My favourite Sci-Fi writers:
Chris Carter - may have produced a muddled conspiracy, but there are a multitude of exceptional one-offs from X-Files and Millennium he wrote which fully outweigh this. The Millennium pilot is in fact one of the finest out there for setting mood, tone and style.
David Kemper - I think, as a whole. the writing staff on Farscape had a wonderful dynamic, yet list all of Kemper's episodes and you'll see that the vast majority of the brilliance came from his keyboard. Sure he had many of the pivotal arc episodes, but that didn't stop him writing some of the finest character moments on the show. And, heck, ALL TV writers need to take a lesson from him about how to write romance convincingly. His writing of John and Aeryn is one of the most real and complex TV romances full stop.

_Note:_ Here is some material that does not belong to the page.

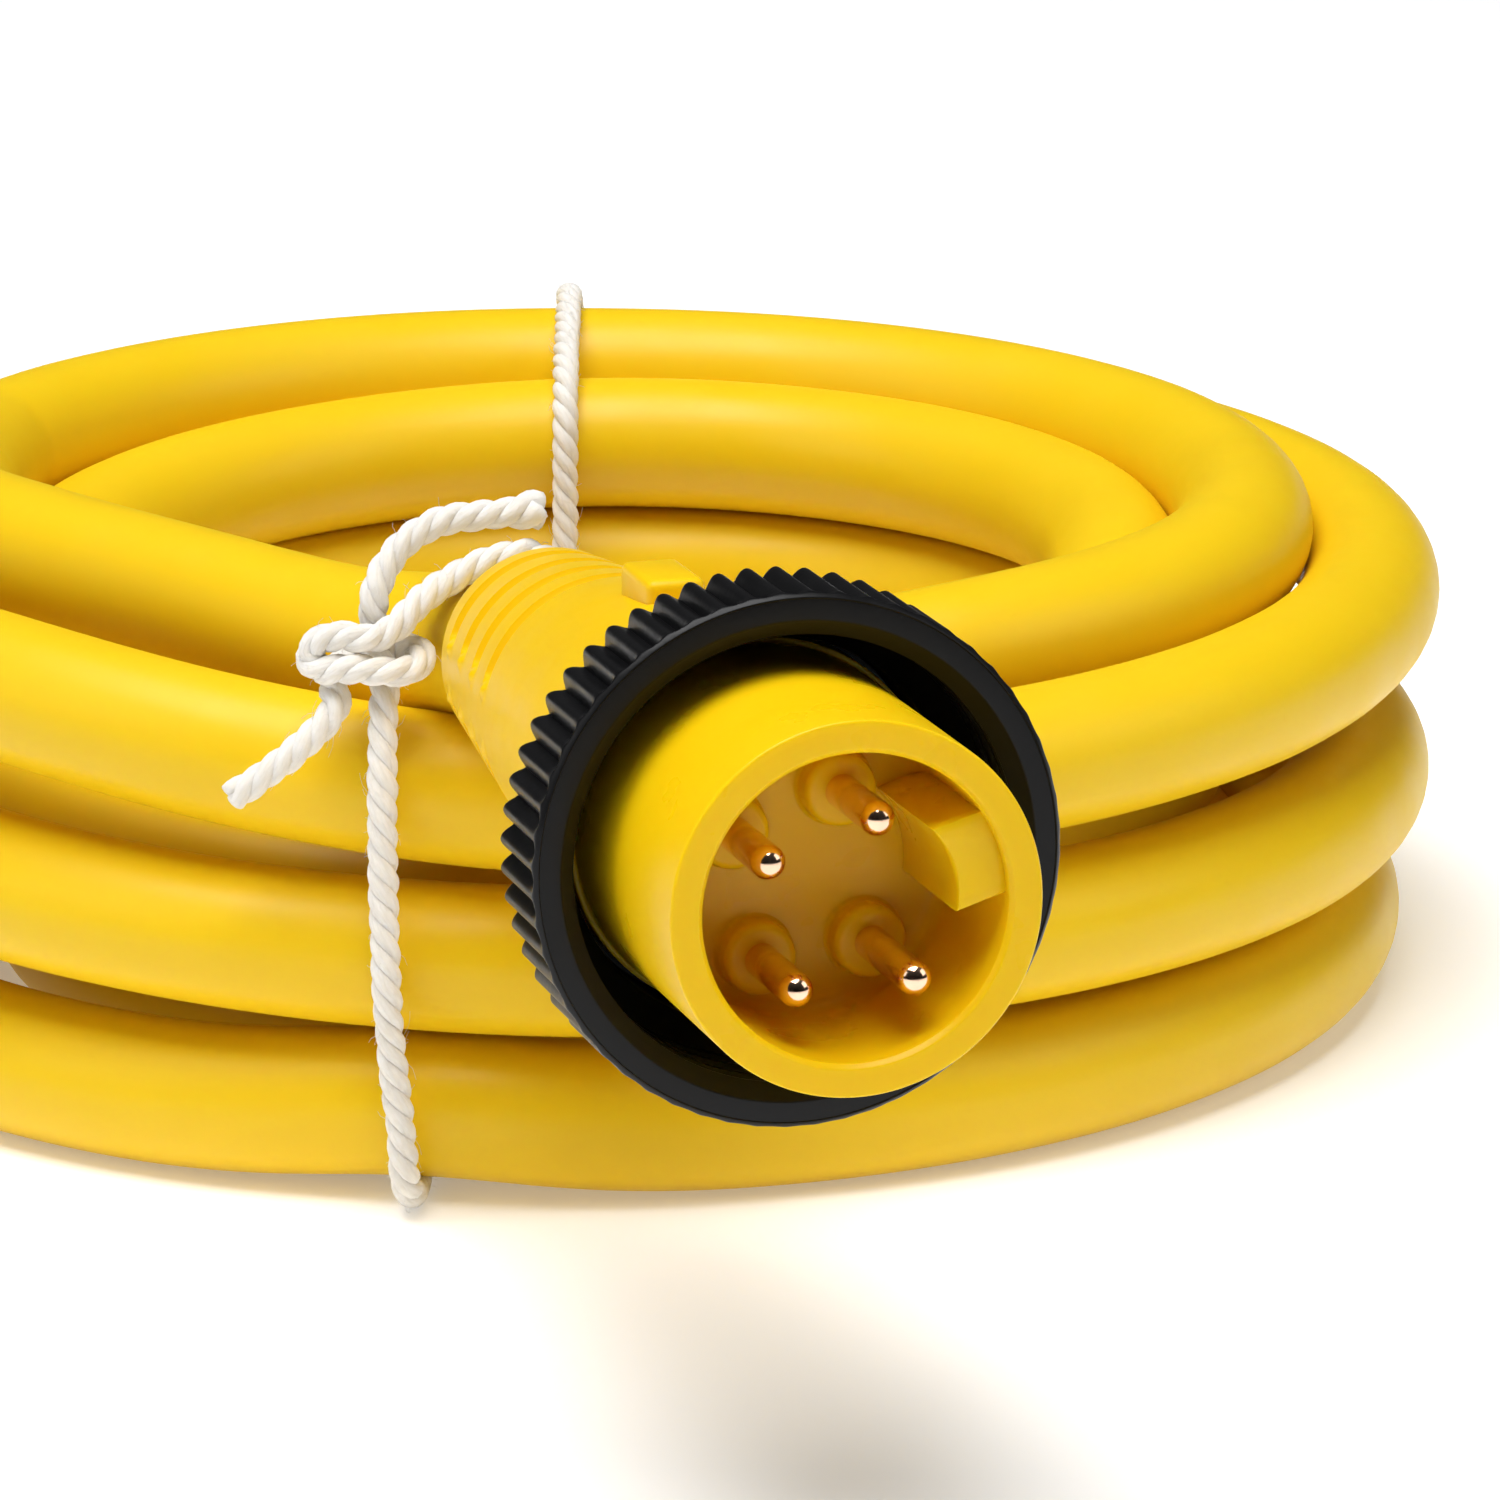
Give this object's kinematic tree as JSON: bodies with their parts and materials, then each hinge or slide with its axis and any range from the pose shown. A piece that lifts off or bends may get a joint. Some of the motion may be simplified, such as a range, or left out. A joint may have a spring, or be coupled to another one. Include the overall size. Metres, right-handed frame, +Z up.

Ira Steven Behr - Big ideas, big pay-offs. One of the grander SF TV writers building cities in the sandlot whilst others settle for little castles.
Ron Moore - again, loses it in the bigger picture, but his writing can be devestating. With the ability to write wonderfully silly stories like Take Me Out To the Holosuite and In the Cards, and then throw out a Rocks and Shoals, or Occupation is remarkable. In fact his his finest writing for me came out of Carnivale, with Pick a Number and The Day That Was The Day. Needs to rein in his ego somewhat, but when he puts out something like the pilot to Caprica, then I'll give him some latitude.
Joss Whedon - he's certainly a love or loathe him kind of writer given, no matter what he scribbles, it has it's own sence of flippancy and dialogue-patter. Still, heck of a show runner and episodes like The Body, Once More With Feeling, The Gift, Becoming, Objects in Space and A Hole In the World, punch him up into the upper echelons for me.
JMS - his dialgue might be hokey, his plotting a touch convenient at times, but Babylon 5 is a hell of a show, flaws and all. Everything that is good about JMS is in there (HUGE ideas, deep spirituality, tenderness and high tension), as is everything that is bad (a tendancy to over-reach, jingoistic rah-rah "we will win it all" themes), but in the end it's a huge, sprawling complex series that deserves to be near the top of anyones list, as does JMS himself. Though it doesn't match it for grandeur, Jeremiah also shows off some of JMS' writing skills (and foibles).
Rene Echevarria - the unsung hero of DS9 for me. Whilst RDM and ISB were bashing Roddenberry's idealistic Trek universe against the wall, Echevarria constantly tapped into the romanticism of the universe, grounding the characters and making them not only relatable, but loveable too. This trait has come through other shows like Now and Again and Medium, where a real sense of heart shines from the characters. A wasted talent on Terra Nova.
David X Cohen - Head writer of Futurama and on listening the commentaries, clearly the guiding light for most of the character relationships. Whilst the show regularly plays pin-ball with wonderful sci-fi and physics theories I feel he kept it all in check by making us love them all, even the tiny characters like Scruffy.
Michael Piller - hell of a writer, hell of an ideas man, and more importantly, hell of a leader.
Tim Minear - or as I like to call him "The Man That Made Angel". There is no doubt that he and Joss Whedon riff off each other to an almost combustible level, but for me, his work on Angel and Firefly made those shows. On top of that his production of Wonderfalls (and the episodes he wrote) and heck, even The New Adventures of Superman show a continuous level of talent for making the daftest of ideas palatable. The man has had disasterous luck trying to get other shows off the ground (as either creator or showrunner), with wonderful off-beat shows like The Inside, Drive and Terriers dying quick and painful deaths, but all of them have his quirkiness and off-kilter view of their respective universes.
I could go on but these are the SF writers I love and will go out of my way to watch if they produce new material, genre independant.